カバーデザインも決定しました。元々は既存の写真かイラストを使う予定だったのですが、似たテーマを扱っている他の研究書もそれを使っているため、結局は使えないことに。マーケットの中で研究書を出すということは、競合する研究書と差異化を図らなければならず、自分の本が「商品」なのだと改めて思わされました。
そこで、デザイナーがオリジナルの表紙を作ってくれました。個人が孤独でありつつ、実は接続もされているという、本書の議論の基盤となっている "networked solitude" というアイディアをうまく可視化してくれていて、気に入っています。
発売は来年の二月初頭になるようです。
以下、アマゾンの紹介文をそのまま載せます:
An innovative and timely examination of the concept of solitude in nineteenth-century American literature
During the
nineteenth century, the United States saw radical developments in media and
communication that reshaped concepts of spatiality and temporality. As the
telegraph, the postal system, and public transportation became commonplace, the
country achieved a level of connectedness that was never possible before. At
this level, physical isolation no longer equaled psychological separation from
the exterior world, and as communication networks proliferated, being
disconnected took on negative cultural connotations.
Though
solitude, and the lack thereof, is a pressing concern in today’s culture of
omnipresent digital connectivity, Yoshiaki Furui shows that solitude has been a
significant preoccupation since the nineteenth-century.
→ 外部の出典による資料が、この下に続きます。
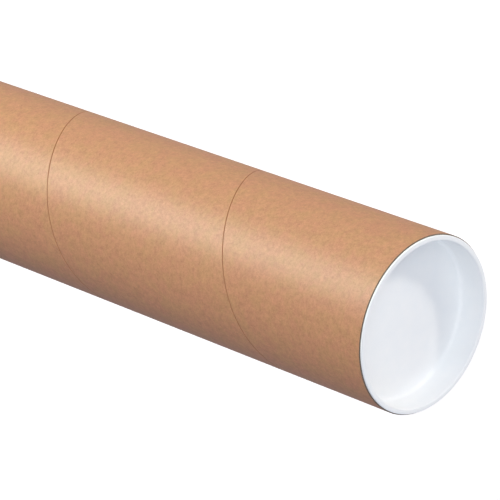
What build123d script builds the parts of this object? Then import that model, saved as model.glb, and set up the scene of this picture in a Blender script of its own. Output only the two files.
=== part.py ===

The obsession over
solitude is evidenced by many writers of the period, with consequences for many
basic notions of creativity, art, and personal and spiritual fulfillment.
In
Modernizing Solitude: The Networked Individual in Nineteenth-Century American
Literature, Furui examines, among other works, Henry David Thoreau’s Walden,
Harriet Jacobs’s Incidents in the Life of a Slave Girl, Herman Melville’s
“Bartleby, the Scrivener,” Emily Dickinson’s poetry and letters, and
telegraphic literature in the 1870s to identify the virtues and values these
writers bestowed upon solitude in a time and place where it was being
consistently threatened or devalued. Although each writer has a unique way of
addressing the theme, they all aim to reclaim solitude as a positive,
productive state of being that is essential to the writing process and personal
identity. Employing a cross-disciplinary approach to understand modern solitude
and the resulting literature, Furui seeks to historicize solitude by anchoring
literary works in this revolutionary yet interim period of American
communication history, while also applying theoretical insights into the
literary analysis.
Review
“An
engaging discussion of how the developments of the nineteenth-century
communications revolution changed the ways in which writers in the United
States came to understand the categories of solitude and loneliness in the
middle decades of the century.”
—Les
Harrison, author of The Temple and the Forum: The American Museum and Cultural
Authority in Hawthorne, Melville, Stowe, and Whitman
“In its
reclamation of solitude as a productive state of being, Modernizing Solitude
joins recent writing that argues for a degree of off-the-grid, more meditative
existence to curb social media addiction. As such, it would appeal to those who
seek models of moderation, or who are at least curious about the ways in which
historical figures negotiated their media consumption in order to remain
productive individuals.”
—John M.
Picker, author of Victorian Soundscapes
About the
Author
Yoshiaki
Furui is an associate professor of English at Rikkyo University in Tokyo. He
has published scholarship in Journal of American Studies, Texas Studies in
Literature and Language, and Leviathan: A Journal of Melville Studies.